## Supplied information
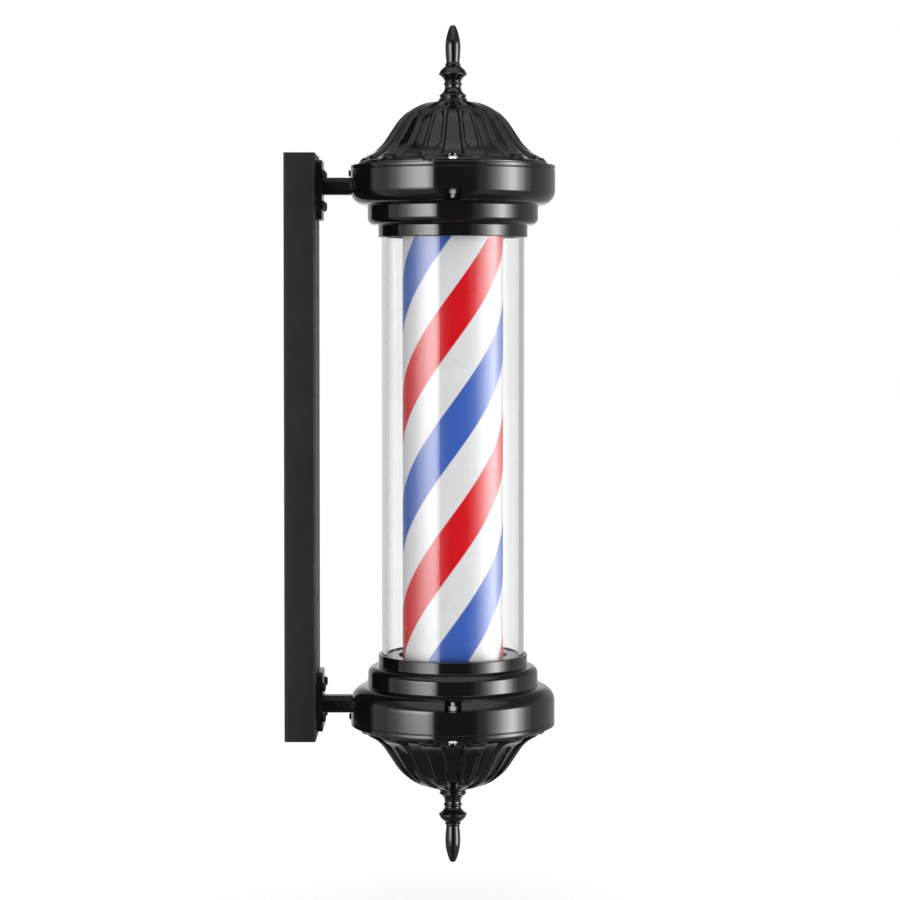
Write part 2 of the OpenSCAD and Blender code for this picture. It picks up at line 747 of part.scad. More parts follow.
module bulb_globe() color([1, 1, 0.95]) on_axis() translate([0, 0, lamp_z + socket_h + 31])
    rotate_extrude() polygon(concat(
        [[0, 0], [bulb_r - 1, 0]],
        [for (i = [0 : 10]) [bulb_r * cos(i * 9), (bulb_h - 31 - 4) * sin(i * 9) + 4]]));

module terminal_block() color("ivory") at_end(-1) translate([-32, -15, base_z]) difference() {
    cube([18, 30, 12]);
    for (y = [5, 15, 25]) translate([9, y, 6]) cylinder(r = 2.2, h = 10);
}

// ---- leads held inside ----

// Round lead that follows a route in the XZ plane, with an eight-sided section
module lead(route) {
    path = smooth(route, 2);
    last = len(path) - 1;
    sides = 8;
    rings = [for (i = [0 : last])
        let (d = path[min(i + 1, last)] - path[max(i - 1, 0)], t = d / norm(d))
            for (k = [0 : sides - 1])
                let (a = 360 * k / sides, q = lead_r * cos(a))
                    [path[i][0] - q * t[1], lead_r * sin(a), path[i][1] + q * t[0]]];
    walls = [for (i = [0 : last - 1], k = [0 : sides - 1])
        let (n = (k + 1) % sides)
            [i * sides + k, i * sides + n, (i + 1) * sides + n, (i + 1) * sides + k]];
    first_end = [for (k = [sides - 1 : -1 : 0]) k];
    last_end = [for (k = [0 : sides - 1]) last * sides + k];
    polyhedron(rings, concat([first_end], walls, [last_end]));
}

module motor_lead() color("#2a2a2a") lead(motor_route);

module lamp_lead() color("#2a2a2a") lead(lamp_route);

wall_bracket();
bracket_cap_top();
bracket_cap_bottom();
inlet_grommet();
arm_top();
arm_bottom();
arm_plate_screws();
top_saddle();
bottom_saddle();
arm_bolts();
saddle_screws();
top_collar();
bottom_collar();
top_dome();
bottom_dome();
dome_bolts();
dome_nuts();
top_finial();
bottom_finial();
finial_studs();
finial_nuts();
outer_tube();
tube_gasket_top();
tube_gasket_bottom();
pole_cylinder();
stripe_film();
pole_top_cap();
hub_set_screw();
pole_bottom_ring();
guide_sleeve();
motor_plate();
motor_plate_screws();
motor_base();
motor_can();
motor_coil();
motor_rotor();
rotor_pin();
idler_gear();
idler_pin();
output_gear();
output_shaft();
motor_screws();
lamp_plate();
lamp_plate_screws();
lamp_holder();
lamp_nipple();
nipple_nut();
bulb_base();
bulb_body();
bulb_globe();
terminal_block();
motor_lead();
lamp_lead();
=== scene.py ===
"""Looks of a wall-hung barber pole light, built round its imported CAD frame.

Turned pieces are drawn as outlines in millimetres. A point of an outline is
(radius, height), with heights in end space: 0 is a collar's rim and they grow
towards the finial, at the top end (side 1) and the bottom end (side -1) alike.
"""
import json
import math

import bmesh
import bpy
import numpy as np
from mathutils import Matrix, Vector


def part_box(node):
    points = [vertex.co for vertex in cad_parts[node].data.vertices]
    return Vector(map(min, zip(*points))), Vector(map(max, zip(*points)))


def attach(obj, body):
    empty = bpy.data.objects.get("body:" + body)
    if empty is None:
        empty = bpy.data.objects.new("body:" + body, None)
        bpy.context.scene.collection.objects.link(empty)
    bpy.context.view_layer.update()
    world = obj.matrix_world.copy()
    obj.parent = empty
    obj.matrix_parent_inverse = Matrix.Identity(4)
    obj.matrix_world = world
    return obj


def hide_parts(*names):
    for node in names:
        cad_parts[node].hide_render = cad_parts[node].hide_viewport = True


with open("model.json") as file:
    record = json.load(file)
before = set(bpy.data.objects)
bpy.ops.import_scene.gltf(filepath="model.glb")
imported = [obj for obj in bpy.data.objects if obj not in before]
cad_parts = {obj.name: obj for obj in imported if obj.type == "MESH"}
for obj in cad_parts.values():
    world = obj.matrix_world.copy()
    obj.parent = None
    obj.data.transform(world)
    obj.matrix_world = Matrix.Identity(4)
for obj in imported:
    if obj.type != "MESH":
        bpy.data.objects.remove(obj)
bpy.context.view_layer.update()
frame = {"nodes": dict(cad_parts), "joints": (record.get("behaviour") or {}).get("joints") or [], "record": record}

MM = 0.001
SIDES = {"top": 1, "bottom": -1}


# ---- places that come from the frame ----

def node_box(node):
    """Lowest and highest corner of a CAD node, in millimetres."""
    low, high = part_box(node)
    return np.array(low) / MM, np.array(high) / MM


def pole_axis():
    """Where the pole's axis crosses the ground plane, in millimetres."""
    joint = next(j for j in frame["joints"] if j["name"] == "pole_spin")
    return np.array(joint["pos_m"][:2]) / MM


AXIS = pole_axis()
RIM_Z = node_box("top_collar")[0][2]
COLLAR_H = node_box("top_dome")[0][2] - RIM_Z
DOME_H = node_box("top_finial")[0][2] - RIM_Z - COLLAR_H
FINIAL_H = node_box("top_finial")[1][2] - RIM_Z - COLLAR_H - DOME_H
BIG_R = node_box("top_collar")[1][0] - AXIS[0]
DOME_R = node_box("top_dome")[1][0] - AXIS[0]
TUBE_R = node_box("outer_tube")[1][0] - AXIS[0]
TUBE_Z = node_box("outer_tube")[1][2]
DRUM_R = node_box("stripe_film")[1][0] - AXIS[0]
FILM_Z = node_box("stripe_film")[1][2]
ARM_Z = RIM_Z + 42.8

# The plate at the bracket's end of an arm, with the places of its screws as (y, z) about its centre
PLATE_Z = ARM_Z - 3.5
PLATE_H, PLATE_W, PLATE_T = 50.0, 38.0, 5.0
PLATE_SCREWS = [(y, z) for y in (-17, 17) for z in (-13, 13)]

# Radii of the holes for 4 mm screws and bolts, for the leads through an arm, and for the inlet
HOLE_R = 2.1
LEAD_HOLE_R = 3.5
INLET_R = 5.0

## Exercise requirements
Take the listing above and repeat exactly the lines from the one containing "wall_bracket();" through the one containing "record = json.load(file)", both included.

## Right answer
wall_bracket();
bracket_cap_top();
bracket_cap_bottom();
inlet_grommet();
arm_top();
arm_bottom();
arm_plate_screws();
top_saddle();
bottom_saddle();
arm_bolts();
saddle_screws();
top_collar();
bottom_collar();
top_dome();
bottom_dome();
dome_bolts();
dome_nuts();
top_finial();
bottom_finial();
finial_studs();
finial_nuts();
outer_tube();
tube_gasket_top();
tube_gasket_bottom();
pole_cylinder();
stripe_film();
pole_top_cap();
hub_set_screw();
pole_bottom_ring();
guide_sleeve();
motor_plate();
motor_plate_screws();
motor_base();
motor_can();
motor_coil();
motor_rotor();
rotor_pin();
idler_gear();
idler_pin();
output_gear();
output_shaft();
motor_screws();
lamp_plate();
lamp_plate_screws();
lamp_holder();
lamp_nipple();
nipple_nut();
bulb_base();
bulb_body();
bulb_globe();
terminal_block();
motor_lead();
lamp_lead();
=== scene.py ===
"""Looks of a wall-hung barber pole light, built round its imported CAD frame.

Turned pieces are drawn as outlines in millimetres. A point of an outline is
(radius, height), with heights in end space: 0 is a collar's rim and they grow
towards the finial, at the top end (side 1) and the bottom end (side -1) alike.
"""
import json
import math

import bmesh
import bpy
import numpy as np
from mathutils import Matrix, Vector


def part_box(node):
    points = [vertex.co for vertex in cad_parts[node].data.vertices]
    return Vector(map(min, zip(*points))), Vector(map(max, zip(*points)))


def attach(obj, body):
    empty = bpy.data.objects.get("body:" + body)
    if empty is None:
        empty = bpy.data.objects.new("body:" + body, None)
        bpy.context.scene.collection.objects.link(empty)
    bpy.context.view_layer.update()
    world = obj.matrix_world.copy()
    obj.parent = empty
    obj.matrix_parent_inverse = Matrix.Identity(4)
    obj.matrix_world = world
    return obj


def hide_parts(*names):
    for node in names:
        cad_parts[node].hide_render = cad_parts[node].hide_viewport = True


with open("model.json") as file:
    record = json.load(file)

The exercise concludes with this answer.